Q: Well, this, to me, is a phenomenon which has occurred in only a few of us and I - and when I say 'I', I don't mean one in possession of a chair - I feel that, as you said, in order for the human mind, which is not my mind, your mind, but our collective mind, to have come to this point it all transpires what you said was evolution, either up or down, from the animals and to 'me', again in quotes, the only way that you can reverse this process is either - well, two ways - either by de-evolution, taking us all back to the form in which we started, or in an instant the observer and the observed can become the same.

K: Sir, you are putting it in a different way. You see you can't go down to the animals.

Q: You gave that somewhere earlier.

K: Ah, no. I said, jokingly, either one can go up or down. That was a humorous statement, one cannot really. There's no going down. You can go down if you want to - if one wants to go down and become a complete animal, it is possible.

Q: I just don't want to stay here. I don't care if I go up, down, either way. I mean no disrespect, it's just that I'm trying in my attempt to communicate, it's necessary that 'I' understand. So that I can be aware.

K: Yes. You know, if I may suggest, or say, to spend an hour or two like this has very little meaning unless you do it; unless you observe yourself with tremendous attention. And if you observe yourself with that attention I assure you the thing will begin to completely change, because after all the mind that each one has is the result of the whole human growth; you are the history, you are the past, you are the whole of humanity although you have divided yourself into Christian and Buddhist and this and that. You are the whole of this world. And there it is, inside you, and you don't have to have read a single philosophical book or psychology - it's all there. Personally I've never read a book about all these things, but one can look, one can listen to the world, what is going on and one can listen inwardly to what is going on. Wisdom can't be bought in a book. Nor is it a matter of tradition? Someone can't give it to you, it's part of intelligence, wisdom. And to be intelligent in the greatest sense of that word, you need to be highly sensitive, not through drugs but through awareness, through watching, listening, the mind becomes extraordinarily awake.

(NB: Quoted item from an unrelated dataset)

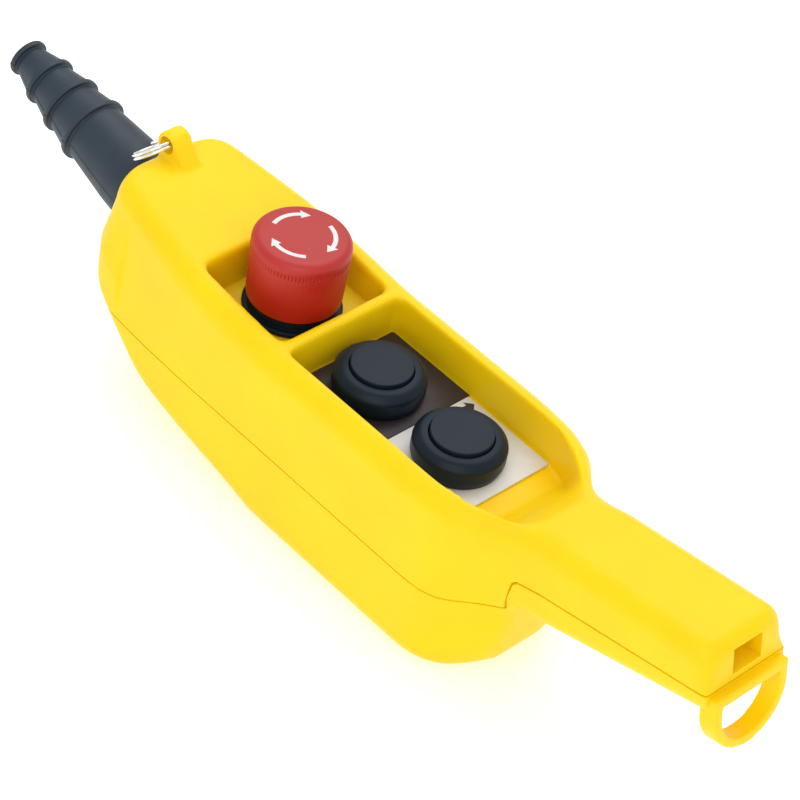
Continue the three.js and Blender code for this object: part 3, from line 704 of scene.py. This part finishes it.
def make_shells():
    skin = join(body_form(0, True), grip_form(0, True))
    cut(skin, estop_recess(), button_recess())
    join(skin, lug_block())
    relax(voxels(skin, 0.75), rounding_passes)

    cut(skin, seam_groove())
    room = join(body_form(WALL, False), grip_form(WALL, False))
    rear = keep(duplicate(skin), joint_side(-1))
    cut(rear, duplicate(room))
    cut(room, estop_recess(RECESS_WALL), button_recess(RECESS_WALL))
    front = keep(skin, joint_side(1))
    cut(front, room)
    cut(front, rod("boot_hole", BOOT_BASE["radius"] + 0.5, 60, 110, on_boot, 96))
    cut(front, rod("lug_hole", LUG["hole"], -20, 20, lambda a, b, c: (LUG["x"] + a, c, LUG["z"] + b), 64))
    join(front, grip_pocket(WINDOW["wall"], -1))
    cut(front, grip_pocket(0, 8))
    for x in (ESTOP_X, *BUTTONS.values()):
        cut(front, rod("neck_hole", NECK_HOLE, 50, 80, upright(x), 64))

    join(rear, lanyard_loop())
    for _, x, y, seat in housing_screws():
        post = rod("post", 5.6, seat, PART_Z - GAP / 2, upright(x, y), 48)
        join(rear, post)
        cut(rear, rod("head_hole", HEAD_HOLE, -10, seat + GAP, upright(x, y), 48),
            rod("shank_hole", SHANK_HOLE, -10, 60, upright(x, y), 32))
    join(rear, rod("grip_post", 5, -8, GRIP_PART - GAP / 2, lambda a, b, c: on_grip(a - GRIP_SCREW, b, c)))
    cut(rear, rod("head_hole", HEAD_HOLE, -30, -6, lambda a, b, c: on_grip(a - GRIP_SCREW, b, c), 48),
        rod("shank_hole", SHANK_HOLE, -30, 10, lambda a, b, c: on_grip(a - GRIP_SCREW, b, c), 32))

    front.name, rear.name = "front_shell_skin", "rear_shell_skin"
    finish(shade(front), "yellow_plastic", "housing", "front_shell")
    finish(shade(rear), "yellow_plastic", "housing", "rear_shell")


# ---------------------------------------------------------------- fasteners


def cross_screw(name, place, length=28.0):
    """Pan-head screw with a cross recess. Its head hangs below height 0 and its shank rises."""
    head, shank = 3.7, 1.9
    profile = softened(((0, -SCREW_HEAD), (head, 0.1 - SCREW_HEAD, 1.6), (head, 0, 0.2), (shank, 0, 0.2),
                        (shank, length - 1, 0.4), (0, length)), closed=False)
    screw = turned(name, profile, 64, place)
    for wide, deep in ((2.3, 0.5), (0.5, 2.3)):
        cut(screw, block("slot", -wide, wide, -deep, deep, -4, -1.3, place))
    return shade(screw, 30)


def make_screws():
    for node, x, y, seat in housing_screws():
        finish(cross_screw(f"{node}_body", upright(x, y, seat)), "zinc_steel", "housing", node)
    place = lambda a, b, c: on_grip(a - GRIP_SCREW, b, c - 6 - GAP)
    finish(cross_screw("grip_screw_body", place, length=16.0), "zinc_steel", "housing", "grip_screw")


# ---------------------------------------------------------------- cable boot and ring


def make_boot():
    """Tapering rubber boot: rounded lips, shallow waists between them and a mould seam down each side.
    It is one piece over the four quarters that the CAD model has."""
    lip, thick = 1.9, 1.1
    outer = []
    for at, radius in BOOT_RIBS:
        if at > 5:
            outer.append((radius - 1.1, at - thick - 0.3, 0.6))
        outer += [(radius - 0.2, at - thick, 0.3), (radius, at - 0.3, 0.5), (radius - 0.1, at + thick, 0.35),
                  (radius - lip, at + thick + 0.15, 0.5)]
    base = BOOT_BASE
    outer += [(base["radius"] - 0.75, base["at"] - 16, 30), (base["radius"] - 0.1, base["at"] + 1, 3),
              (base["radius"], base["step"], 0.4),
              (base["flange"], base["step"], 0.5), (base["flange"], base["end"], 0.5),
              (7.5, base["end"], 0.5)]
    inner = [(7.5, 60, 4), (4.6, 30, 4), (4.6, 0, 0.6)]
    segments = 180
    seams = (segments // 4, 3 * segments // 4)

    def seam(radius, height, k):
        raised = 0.28 if k in seams and radius > 7.2 and 0.3 < height < base["step"] else 0
        return radius + raised

    boot = turned("cable_boot_skin", softened(outer + inner), segments, on_boot, closed=True, wave=seam)
    quarters = [f"cable_boot_{side}" for side in ("left", "top", "right", "bottom")]
    finish(shade(boot, 40), "boot_rubber", "housing", *quarters)


def make_ring():
    half = RING["turns"] * RING["pitch"] / 2
    path = []
    for a, b, c in helix(RING["radius"], RING["turns"], -half, half, 160):
        s, t = math.sin(RING_ROLL), math.cos(RING_ROLL)
        a, b = a * t - b * s, a * s + b * t
        x, y, z = c, b + RING["y"], -a - RING["offset"]
        s, t = math.sin(RING_TILT), math.cos(RING_TILT)
        path.append((x * t + z * s + LUG["x"], y, z * t - x * s + LUG["z"]))
    ring = tube_along("suspension_ring_wire", path, RING["wire"], 16)
    finish(shade(ring, 60), "chrome", "hanging_ring", "suspension_ring")


# ---------------------------------------------------------------- legend plates


def pierced_plate(name, outline, hole_x, low, high):
    """Thin plate with a round hole and a small bevel round every edge."""
    plate = prism(name, outline, low, high, upright())
    cut(plate, rod("hole", NECK_HOLE, low - 2, high + 2, upright(hole_x), 96))
    bevel = plate.modifiers.new("bevel", "BEVEL")
    bevel.width = 0.15 * MM
    bevel.segments = 2
    bevel.limit_method = "ANGLE"
    return shade(bake_modifiers(plate))


def glyph_outline():
    """Arrow that points to +Y, its tip at the origin."""
    length, half, shaft = 7.6, 3.1, 1.24
    return [(0, 0), (-half, -half), (-shaft, -half), (-shaft, -length),
            (shaft, -length), (shaft, -half), (half, -half)]


def make_plates():
    for node, slot, hole_x, corner0, corner1 in (
            ("estop_legend_plate", "yellow_legend", ESTOP_X, 1.0, 1.0),
            ("legend_plate_black", "black_legend", BUTTONS["button_1"], 1.0, 0.0),
            ("legend_plate_white", "white_legend", BUTTONS["button_2"], 0.0, 0.0)):
        (x0, y0, low), (x1, y1, high) = [[c / MM for c in corner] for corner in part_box(node)]
        outline = softened(((x0, y0, corner0), (x1, y0, corner1), (x1, y1, corner1), (x0, y1, corner0)))
        plate = pierced_plate(f"{node}_sheet", outline, hole_x, low, high)
        finish(plate, slot, "housing", node)
    tip_x, tip_y = middle("legend_arrow", 0), highest("legend_arrow", 1)
    arrow = prism("legend_arrow_ink", glyph_outline(), PLATE_TOP - 0.05, PLATE_TOP + 0.08,
                  upright(tip_x, tip_y))
    finish(shade(arrow), "black_legend", "housing", "legend_arrow")


# ---------------------------------------------------------------- push-buttons


def make_button(name, x):
    bezel_low = PLATE_TOP + GAP
    mouth = CAP_RADIUS + GAP
    profile = softened((
        (6.2, NECK_END), (11, NECK_END, 0.5), (11, bezel_low), (BEZEL_RADIUS - 1.0, bezel_low, 0.4),
        (BEZEL_RADIUS, bezel_low + 3.2, 3), (BEZEL_RADIUS, BEZEL_TOP - 3.4, 2.4),
        (BEZEL_RADIUS - 2.6, BEZEL_TOP - 0.6, 3.6), (mouth, BEZEL_TOP, 0.25),
        (mouth, 67, 0.4), (9.6, 67), (9.6, 58), (6.2, 58)), steps=8)
    bezel = turned(f"{name}_ring", profile, 128, upright(x), closed=True)
    finish(shade(bezel), "black_plastic", "housing", f"{name}_bezel")

    profile = softened(((0, CAP_LOW), (CAP_RADIUS, CAP_LOW, 0.4), (CAP_RADIUS - 0.1, CAP_TOP - 0.15, 0.5),
                        (CAP_RADIUS - 3, CAP_TOP, 5), (0, CAP_TOP)), closed=False, steps=8)
    cap = turned(f"{name}_key", profile, 128, upright(x))
    finish(shade(cap), "black_plastic", name, f"{name}_cap")
    make_spring(name, x, 8, 0.6, 4)


def make_spring(name, x, radius, wire, turns):
    """Return spring, coiled between the lowest and highest points of its CAD node."""
    node = f"{name}_spring"
    low, high = lowest(node, 2), highest(node, 2)
    path = [(x + a, b, c) for a, b, c in helix(radius, turns, low + wire, high - wire, 30 * turns)]
    spring = tube_along(f"{node}_coil", path, wire, 10)
    finish(shade(spring, 60), "spring_steel", "housing", node)
    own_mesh(spring)


# ---------------------------------------------------------------- emergency stop

NOTCHES = 84
ARROW = {"depth": 1.3, "radius": 12.6, "width": 1.8, "barb": 2.3, "sweep": math.pi / 3, "head": math.pi / 10}


def curved_arrow(start, spare):
    radius, barb = ARROW["radius"], ARROW["barb"]
    lean = math.atan(barb / (radius * ARROW["head"]))
    first = start + spare / radius
    neck = start - ARROW["sweep"] + spare / radius
    tip = start - ARROW["sweep"] - ARROW["head"] - spare / math.sin(lean) / radius
    reach = barb + spare * (1 / math.cos(lean) + math.tan(lean))
    width = ARROW["width"] / 2 + spare
    outline = arc(0, 0, radius + width, first, neck, 20)
    outline += [((radius + side) * math.cos(a), (radius + side) * math.sin(a))
                for side, a in ((reach, neck), (0, tip), (-reach, neck))]
    return outline + arc(0, 0, radius - width, neck, first, 20)


def make_estop():
    low, top = HEAD_LOW, HEAD_TOP
    foot, bore = 19.1, 18.0
    segments = NOTCHES * 4

    def knurl(radius, height, k):
        """A band of fine upright grooves under the top edge."""
        depth = between(height, top - 8.2, top - 7.2) * (1 - between(height, top - 5.4, top - 4.4))
        return radius - 0.3 * depth * (k % 4 == 0) * (radius > bore + 0.5)

    depths = (8.4, 8.2, 8.0, 7.8, 7.6, 7.4, 7.2, 6.6, 6, 5.4, 5.2, 5, 4.8, 4.6, 4.4)
    band = [(HEAD_RADIUS - 0.05, top - z) for z in depths]
    profile = softened((
        (6.6, low + 2.5), (9.4, low + 2.5, 0.3), (9.4, 97), (bore, 97, 1), (bore, low, 0.3), (foot, low, 0.5),
        (HEAD_RADIUS - 0.35, low + 12, 40), *band, (HEAD_RADIUS, top - 0.35, 3.6), (HEAD_RADIUS - 5, top, 12),
        (0, top), (0, 98), (6.6, 98)), steps=10)
    head = turned("estop_mushroom", profile, segments, upright(ESTOP_X), wave=knurl)
    for k in range(3):
        start = 1.45 - k * 2 * math.pi / 3
        pocket = prism("pocket", curved_arrow(start, 0.12), top - ARROW["depth"], top + 3, upright(ESTOP_X))
        cut(head, pocket)
        inlay = prism(f"estop_release_arrow_{k + 1}", curved_arrow(start, 0), top - ARROW["depth"] + 0.1,
                      top + 0.02, upright(ESTOP_X))
        finish(shade(inlay), "white_legend", "estop_knob", f"estop_arrow_{k + 1}")
    finish(shade(head, 40), "red_plastic", "estop_knob", "estop_head")

    base = ESTOP_PLATE_TOP + GAP
    radius = (highest("estop_collar", 1) - lowest("estop_collar", 1)) / 2
    profile = softened((
        (6.8, NECK_END), (11, NECK_END, 0.5), (11, base), (radius, base, 0.3), (radius, 73.6, 0.9),
        (17.4, 73.7, 0.3), (17.4, 78, 0.4), (14.5, 78, 0.3), (14.5, 74), (9.6, 74), (9.6, 62), (6.8, 62)),
        steps=6)
    collar = turned("estop_base", profile, 128, upright(ESTOP_X), closed=True)
    finish(shade(collar), "black_plastic", "housing", "estop_collar")
    make_spring("estop", ESTOP_X, 8.2, 0.7, 5)


# ---------------------------------------------------------------- stage


FLOOR_GLOW = 0.36  # the floor is a lit sheet, as in a light tent
SURROUND_GLOW = 0.85
LAMP_TARGET = (0, 0, 0.05)


def area_light(name, place, size, power):
    """Square lamp that faces the object."""
    light = bpy.data.lights.new(name, "AREA")
    light.shape = "SQUARE"
    light.size = size
    light.energy = power
    obj = bpy.data.objects.new(name, light)
    bpy.context.scene.collection.objects.link(obj)
    obj.location = place
    obj.rotation_euler = (Vector(LAMP_TARGET) - Vector(place)).to_track_quat("-Z", "Y").to_euler()


def make_stage():
    half, level = 6000, -0.4
    corners = [(x, y, level) for x, y in ((-half, -half), (half, -half), (half, half), (-half, half))]
    floor = solid_object("floor", corners, ((0, 1, 2, 3),))
    look = Look("floor_sheet", (0.86, 0.86, 0.85), 0.7, specular=0.2)
    look.tint(look.noise(3, 2), 0.01)
    look.gloss(look.noise(5, 2), 0.05)
    look.shader.inputs["Emission Color"].default_value = (1, 1, 1, 1)
    look.shader.inputs["Emission Strength"].default_value = FLOOR_GLOW
    floor.data.materials.append(look.material)

    world = bpy.data.worlds.new("studio")
    world.use_nodes = True
    world.node_tree.nodes["Background"].inputs["Color"].default_value = (1.0, 1.0, 1.0, 1)
    world.node_tree.nodes["Background"].inputs["Strength"].default_value = SURROUND_GLOW
    bpy.context.scene.world = world
    area_light("back", (-0.5, 0.65, 1.4), 1.3, 9.5)
    area_light("front", (0.75, -1.05, 1.05), 1.2, 6.5)
    bpy.context.scene.view_settings.view_transform = "Standard"


def make_camera():
    """The photograph's view: from above the grip's left, a little rolled, through a long lens."""
    camera = bpy.data.cameras.new("camera")
    camera.sensor_width = 36
    camera.lens = 134.5
    camera.clip_end = 20
    obj = bpy.data.objects.new("camera", camera)
    bpy.context.scene.collection.objects.link(obj)
    back = Vector((0.471, -0.5733, 0.6705)).normalized()
    right = Vector((0.6726, 0.7251, 0.1476))
    right = (right - back * right.dot(back)).normalized()
    turn = Matrix((right, back.cross(right), back)).transposed()
    obj.matrix_world = Matrix.Translation((0.5488, -0.6534, 0.8343)) @ turn.to_4x4()
    bpy.context.scene.camera = obj


dress_cad_nodes()
make_shells()
make_screws()
make_boot()
make_ring()
make_plates()
for button, centre in BUTTONS.items():
    make_button(button, centre)
make_estop()
make_stage()
make_camera()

Shall we talk a little bit about meditation? Shall we? What do you think we have been doing during this hour? That's part of meditation. You know, to observe one needs a very quiet, still mind. If your mind is chattering, occupied, worried, anxious, guilty, you cannot observe, can you? You cannot see the tree, the cloud, your friend, or anything. And to have this silent mind, to come upon this silent mind, which is not a status, that is still a movement, surely the chattering must come to an end. And it cannot be forced. You cannot say to the mind, 'Ah, keep quiet' - it can't. So you have to understand the whole process of chattering, thinking, you follow? The place of thought, what is its value. It has immense value, logical, sane, healthy, in certain parts of the field, but not at all in others. Because thought is never free; thought is the response of memory, memory is the past. So thought at no time is free. And thought is necessary to function in the technological field of daily living, moment to moment, you have to think, otherwise you couldn't get home. But to observe, if you observe through the screen of thought, you don't see at all. Then you are looking at the present through the past. Therefore you don't see the present. Now, to really communicate that with you, that means both of us see together that the past completely prevents the present, and we live in the past - our whole structure of thought is based on the past. And when the mind tries to look at the present, at the beauty of it, the movement of it, how can the dead past look at it? That's why any conclusion, good or bad, any ideal, in the future - an ideal is always in the future - if you have those ideals obviously you can't look. So you can't look, there's no observation, if there is the weight of the past, or the attraction of the future. Now you hear that, which is a fact, logical, healthy, sane, not abnormal or neurotic. Can you drop the past? The past being the tradition, the memory, the hurts, all that - drop and look? You can if the thing becomes extraordinarily important. If the past is of tremendous danger, then you pull away, you run away from it. The past is you, your memories, your hurts. That's why to observe all this in oneself without any compulsion, without any condemnation, just to watch - and in that there is great beauty - there are no tears in it; no despair. Is that enough?

Q: When you say, 'Is that enough?' - you should know whether that's enough, or not.

K: Ha! I can get up and go. Don't take that seriously!